* [PROBLEM]: Give back, exactly as it appears, the run of lines opening with the one containing "pieces = [builder.part" and closing with the one containing "zip(*points))), Vector(map(max, zip(*points)))". Nothing outside that run should appear.

* [DATA SEGMENT]:
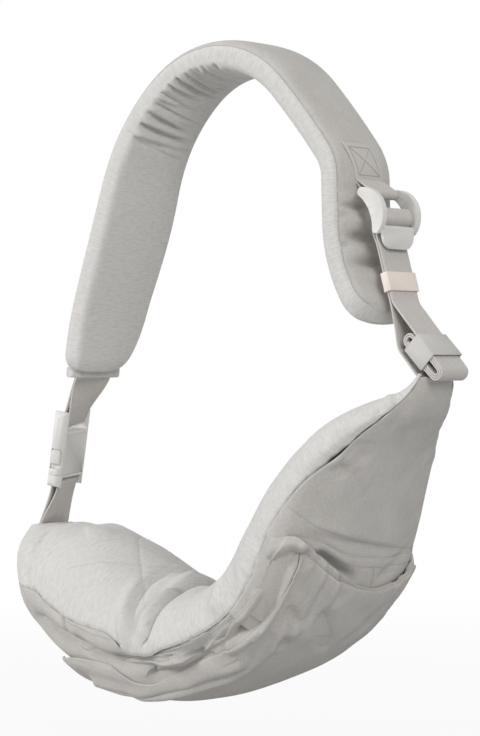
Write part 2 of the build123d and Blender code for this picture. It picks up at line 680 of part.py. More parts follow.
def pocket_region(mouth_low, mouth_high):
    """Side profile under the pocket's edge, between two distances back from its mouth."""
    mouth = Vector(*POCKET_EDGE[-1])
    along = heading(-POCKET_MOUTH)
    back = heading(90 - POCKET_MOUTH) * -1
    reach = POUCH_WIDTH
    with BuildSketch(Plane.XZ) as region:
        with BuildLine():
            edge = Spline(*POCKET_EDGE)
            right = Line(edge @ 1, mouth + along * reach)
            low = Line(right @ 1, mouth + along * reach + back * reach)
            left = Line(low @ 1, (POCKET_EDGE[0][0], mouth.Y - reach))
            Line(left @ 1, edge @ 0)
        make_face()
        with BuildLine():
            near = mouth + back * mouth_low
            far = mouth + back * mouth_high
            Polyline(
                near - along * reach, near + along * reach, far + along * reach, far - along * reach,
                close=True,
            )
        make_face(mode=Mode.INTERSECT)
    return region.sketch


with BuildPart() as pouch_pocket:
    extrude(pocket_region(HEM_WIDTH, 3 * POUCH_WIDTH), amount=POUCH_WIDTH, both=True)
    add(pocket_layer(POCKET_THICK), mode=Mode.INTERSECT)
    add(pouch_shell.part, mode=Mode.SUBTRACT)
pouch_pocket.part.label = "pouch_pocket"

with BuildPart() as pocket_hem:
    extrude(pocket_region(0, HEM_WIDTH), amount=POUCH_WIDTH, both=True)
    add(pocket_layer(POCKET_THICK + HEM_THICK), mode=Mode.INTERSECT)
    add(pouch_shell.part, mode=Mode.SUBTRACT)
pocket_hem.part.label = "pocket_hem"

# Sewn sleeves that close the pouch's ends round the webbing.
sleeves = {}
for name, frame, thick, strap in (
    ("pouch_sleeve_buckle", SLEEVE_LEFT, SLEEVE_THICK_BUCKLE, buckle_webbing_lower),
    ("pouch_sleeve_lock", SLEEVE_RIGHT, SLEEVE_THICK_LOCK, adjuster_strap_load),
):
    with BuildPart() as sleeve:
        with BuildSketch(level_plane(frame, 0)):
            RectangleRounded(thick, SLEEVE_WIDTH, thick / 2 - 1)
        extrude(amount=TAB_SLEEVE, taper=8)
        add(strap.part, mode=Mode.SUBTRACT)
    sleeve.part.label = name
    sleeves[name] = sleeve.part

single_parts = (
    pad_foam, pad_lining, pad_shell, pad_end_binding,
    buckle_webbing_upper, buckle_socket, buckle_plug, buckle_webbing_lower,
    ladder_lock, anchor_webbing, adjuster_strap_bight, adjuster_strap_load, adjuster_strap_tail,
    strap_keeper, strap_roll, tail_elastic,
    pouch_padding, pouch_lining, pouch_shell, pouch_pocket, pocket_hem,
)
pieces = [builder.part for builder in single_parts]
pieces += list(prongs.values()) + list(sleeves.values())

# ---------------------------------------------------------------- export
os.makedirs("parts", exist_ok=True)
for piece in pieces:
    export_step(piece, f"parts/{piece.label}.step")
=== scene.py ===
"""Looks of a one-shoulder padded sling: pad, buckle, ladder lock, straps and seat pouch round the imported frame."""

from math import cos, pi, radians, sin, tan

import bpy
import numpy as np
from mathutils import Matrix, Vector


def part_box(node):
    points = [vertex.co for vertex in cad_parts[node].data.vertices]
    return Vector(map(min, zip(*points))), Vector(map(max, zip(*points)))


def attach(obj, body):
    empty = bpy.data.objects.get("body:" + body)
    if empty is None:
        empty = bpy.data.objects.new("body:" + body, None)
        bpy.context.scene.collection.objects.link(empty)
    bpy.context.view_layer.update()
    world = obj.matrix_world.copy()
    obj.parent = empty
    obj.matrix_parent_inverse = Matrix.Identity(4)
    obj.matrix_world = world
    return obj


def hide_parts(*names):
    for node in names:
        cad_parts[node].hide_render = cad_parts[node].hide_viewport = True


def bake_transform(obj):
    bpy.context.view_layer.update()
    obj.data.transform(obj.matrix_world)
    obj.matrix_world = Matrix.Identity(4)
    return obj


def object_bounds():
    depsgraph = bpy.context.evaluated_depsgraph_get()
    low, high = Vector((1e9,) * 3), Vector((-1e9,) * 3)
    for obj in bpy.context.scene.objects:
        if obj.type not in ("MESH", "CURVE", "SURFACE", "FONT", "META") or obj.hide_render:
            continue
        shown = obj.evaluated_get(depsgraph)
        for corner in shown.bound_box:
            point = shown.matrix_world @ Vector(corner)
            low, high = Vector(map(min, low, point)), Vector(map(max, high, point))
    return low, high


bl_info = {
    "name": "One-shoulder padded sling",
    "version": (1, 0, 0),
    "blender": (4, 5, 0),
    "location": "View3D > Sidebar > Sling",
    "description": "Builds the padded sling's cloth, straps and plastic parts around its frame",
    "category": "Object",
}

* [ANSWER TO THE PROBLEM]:
pieces = [builder.part for builder in single_parts]
pieces += list(prongs.values()) + list(sleeves.values())

# ---------------------------------------------------------------- export
os.makedirs("parts", exist_ok=True)
for piece in pieces:
    export_step(piece, f"parts/{piece.label}.step")
=== scene.py ===
"""Looks of a one-shoulder padded sling: pad, buckle, ladder lock, straps and seat pouch round the imported frame."""

from math import cos, pi, radians, sin, tan

import bpy
import numpy as np
from mathutils import Matrix, Vector


def part_box(node):
    points = [vertex.co for vertex in cad_parts[node].data.vertices]
    return Vector(map(min, zip(*points))), Vector(map(max, zip(*points)))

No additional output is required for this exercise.